#### WHAT THIS TASK INVOLVES:
Return only the stretch of the material below that begins with the line containing "crumb_surface = surface_of(heap)" and ends with the line containing "obj.matrix_world = Matrix.Identity(4)", exactly; both of those lines belong to it.
^^^^^^^^
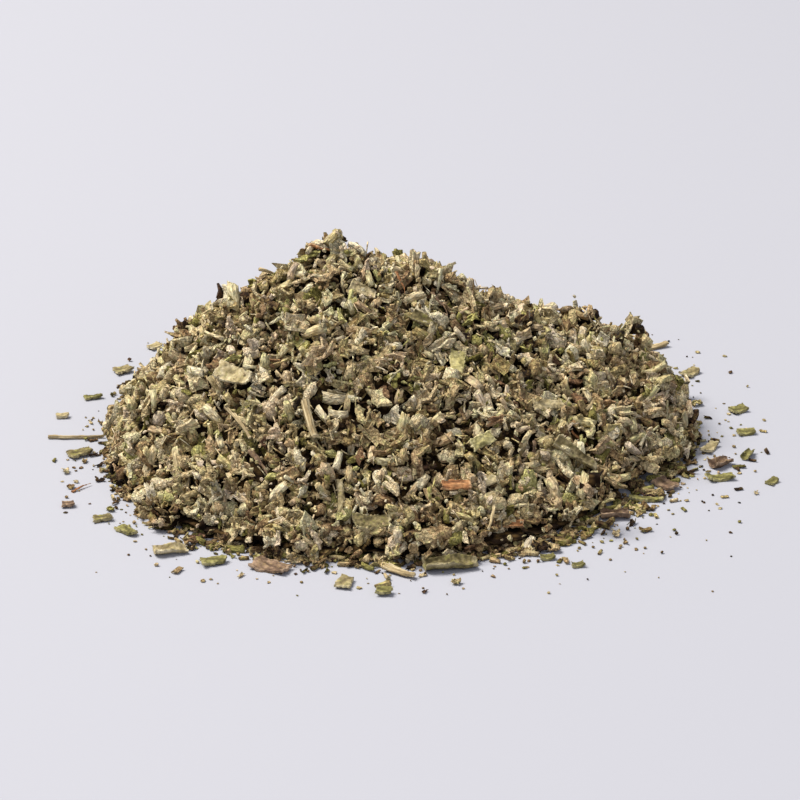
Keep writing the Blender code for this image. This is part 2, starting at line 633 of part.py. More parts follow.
def build():
    """Build the whole part."""
    clear_scene()
    rng = random.Random(SEED)
    materials = make_materials()
    part = make_collection("dried_sage_heap")

    heap, surface = make_core(part, rng)
    on_heap = [(cutting, cutting_bmesh(cutting, rng)) for cutting in ON_HEAP]
    cuttings = []
    for cutting in ON_SURFACE:
        bm = cutting_bmesh(cutting, rng)
        lay_on_surface(cutting, bm)
        cuttings.append((object_from(bm, cutting.name, part), cutting))

    crumbs = make_collection("crumbs")
    scatter_crumbs(crumbs, surface, rng)
    rim_crumbs(crumbs, rng)
    skyline_crumbs(crumbs, surface, rng)
    boolean(heap, "UNION", crumbs)
    keep_main_body(heap)

    crumb_surface = surface_of(heap)
    for cutting, bm in on_heap:
        lay_on_heap(cutting, bm, surface, crumb_surface)
        cuttings.append((object_from(bm, cutting.name, part), cutting))
    for item, cutting in cuttings:
        dress(item, materials[cutting.material])
    pockets = make_collection("pockets")
    for item, _ in cuttings:
        pocket(item, pockets)
    boolean(heap, "DIFFERENCE", pockets)
    keep_main_body(heap)
    dress(heap, materials["grey_leaf"])


build()
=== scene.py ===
"""Looks of a poured heap of dried, cut sage: thousands of curled leaf crumbs over a dark bed of painted
shade, the larger leaf, stem and bark cuttings that lie on it, and the loose ones round its foot."""

from __future__ import annotations

import json
import logging
import math
import random
from collections.abc import Callable, Sequence
from dataclasses import dataclass, field
from enum import Enum

import bmesh
import bpy
import numpy as np
from mathutils import Euler, Matrix, Vector, noise
from mathutils.bvhtree import BVHTree

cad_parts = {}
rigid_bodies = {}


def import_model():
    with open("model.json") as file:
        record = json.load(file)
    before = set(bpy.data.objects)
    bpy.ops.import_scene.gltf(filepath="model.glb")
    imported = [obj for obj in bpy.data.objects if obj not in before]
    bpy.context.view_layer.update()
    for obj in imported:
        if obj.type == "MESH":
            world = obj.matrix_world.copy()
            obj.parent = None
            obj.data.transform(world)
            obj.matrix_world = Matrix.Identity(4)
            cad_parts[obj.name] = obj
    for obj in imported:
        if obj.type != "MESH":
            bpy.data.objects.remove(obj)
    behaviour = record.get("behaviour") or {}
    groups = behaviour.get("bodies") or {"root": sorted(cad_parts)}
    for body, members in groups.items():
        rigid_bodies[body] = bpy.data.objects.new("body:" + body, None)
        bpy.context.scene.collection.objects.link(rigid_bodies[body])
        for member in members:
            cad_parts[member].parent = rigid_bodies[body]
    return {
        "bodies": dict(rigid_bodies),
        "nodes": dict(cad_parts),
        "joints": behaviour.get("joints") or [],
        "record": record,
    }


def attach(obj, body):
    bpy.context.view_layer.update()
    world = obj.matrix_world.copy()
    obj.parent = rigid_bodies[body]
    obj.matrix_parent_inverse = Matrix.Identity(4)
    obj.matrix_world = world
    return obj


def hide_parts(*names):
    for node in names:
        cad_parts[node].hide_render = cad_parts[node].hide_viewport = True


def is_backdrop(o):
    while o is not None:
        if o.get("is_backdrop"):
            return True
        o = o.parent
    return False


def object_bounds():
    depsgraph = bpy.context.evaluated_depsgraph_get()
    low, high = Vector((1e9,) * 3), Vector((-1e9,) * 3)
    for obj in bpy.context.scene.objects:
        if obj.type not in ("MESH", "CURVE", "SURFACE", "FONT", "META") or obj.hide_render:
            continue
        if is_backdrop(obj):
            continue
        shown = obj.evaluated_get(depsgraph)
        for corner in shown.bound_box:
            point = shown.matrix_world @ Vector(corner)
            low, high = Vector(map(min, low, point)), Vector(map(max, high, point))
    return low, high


MM = 0.001
BODY = "root"
LOG = logging.getLogger("sage_heap")

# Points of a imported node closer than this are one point
MERGE = 0.002 * MM
# How low crumbs reach, and how low the heap's bed and the loose crumbs are set, over the surface
CRUMB_FLOOR = 0.03 * MM
BED_FLOOR = 0.02 * MM

# Settings of the nodes that mix two colours, whose inputs are 0 share, 6 below and 7 above
MIX = {"data_type": "RGBA"}
DARKEN = {"data_type": "RGBA", "blend_type": "MULTIPLY"}


def linear(hex_colour: str) -> tuple[float, float, float, float]:
    """Turn a written sRGB colour into the linear values that Blender shades with.

    Args:
        hex_colour: the colour as "#RRGGBB".

    Returns:
        Red, green, blue and an alpha of 1.
    """
    channels = [int(hex_colour[i:i + 2], 16) / 255.0 for i in (1, 3, 5)]
    red, green, blue = (
        c / 12.92 if c <= 0.04045 else ((c + 0.055) / 1.055) ** 2.4 for c in channels
    )
    return (red, green, blue, 1.0)


def add_node(
    tree: bpy.types.NodeTree,
    kind: str,
    settings: dict[str, object] | None = None,
    links: dict[str | int, object] | None = None,
) -> bpy.types.Node:
    """Add one node with its settings and its inputs.

    Args:
        tree: the node tree that it goes in.
        kind: the node's type name.
        settings: properties of the node itself.
        links: for each input, by name or place, the output socket that feeds it or its plain value.

    Returns:
        The new node.
    """
    node = tree.nodes.new(kind)
    for name, value in (settings or {}).items():
        setattr(node, name, value)
    for name, value in (links or {}).items():
        socket = node.inputs[name]
        if isinstance(value, bpy.types.NodeSocket):
            tree.links.new(value, socket)
        else:
            socket.default_value = value
    return node


def set_ramp(node: bpy.types.Node, stops: Sequence[tuple[float, str]]) -> None:
    """Give a colour ramp its stops.

    Args:
        node: the colour ramp node.
        stops: the place and written colour of each stop, from low to high.
    """
    ramp = node.color_ramp
    while len(ramp.elements) > 1:
        ramp.elements.remove(ramp.elements[-1])
    ramp.elements[0].position = stops[0][0]
    ramp.elements[0].color = linear(stops[0][1])
    for place, colour in stops[1:]:
        ramp.elements.new(place).color = linear(colour)


def object_from(bm: bmesh.types.BMesh, name: str) -> bpy.types.Object:
    """Turn a bmesh into a named object that isn't in the scene yet.

    Args:
        bm: the shape, which is freed.
        name: the object's name.

    Returns:
        The new object.
    """
    mesh = bpy.data.meshes.new(name)
    bm.to_mesh(mesh)
    bm.free()
    return bpy.data.objects.new(name, mesh)


def add_to_scene(item: bpy.types.Object) -> bpy.types.Object:
    """Link an object to the scene and return it."""
    bpy.context.scene.collection.objects.link(item)
    return item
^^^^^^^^
#### SOLUTION TO THE EXERCISE:
    crumb_surface = surface_of(heap)
    for cutting, bm in on_heap:
        lay_on_heap(cutting, bm, surface, crumb_surface)
        cuttings.append((object_from(bm, cutting.name, part), cutting))
    for item, cutting in cuttings:
        dress(item, materials[cutting.material])
    pockets = make_collection("pockets")
    for item, _ in cuttings:
        pocket(item, pockets)
    boolean(heap, "DIFFERENCE", pockets)
    keep_main_body(heap)
    dress(heap, materials["grey_leaf"])


build()
=== scene.py ===
"""Looks of a poured heap of dried, cut sage: thousands of curled leaf crumbs over a dark bed of painted
shade, the larger leaf, stem and bark cuttings that lie on it, and the loose ones round its foot."""

from __future__ import annotations

import json
import logging
import math
import random
from collections.abc import Callable, Sequence
from dataclasses import dataclass, field
from enum import Enum

import bmesh
import bpy
import numpy as np
from mathutils import Euler, Matrix, Vector, noise
from mathutils.bvhtree import BVHTree

cad_parts = {}
rigid_bodies = {}


def import_model():
    with open("model.json") as file:
        record = json.load(file)
    before = set(bpy.data.objects)
    bpy.ops.import_scene.gltf(filepath="model.glb")
    imported = [obj for obj in bpy.data.objects if obj not in before]
    bpy.context.view_layer.update()
    for obj in imported:
        if obj.type == "MESH":
            world = obj.matrix_world.copy()
            obj.parent = None
            obj.data.transform(world)
            obj.matrix_world = Matrix.Identity(4)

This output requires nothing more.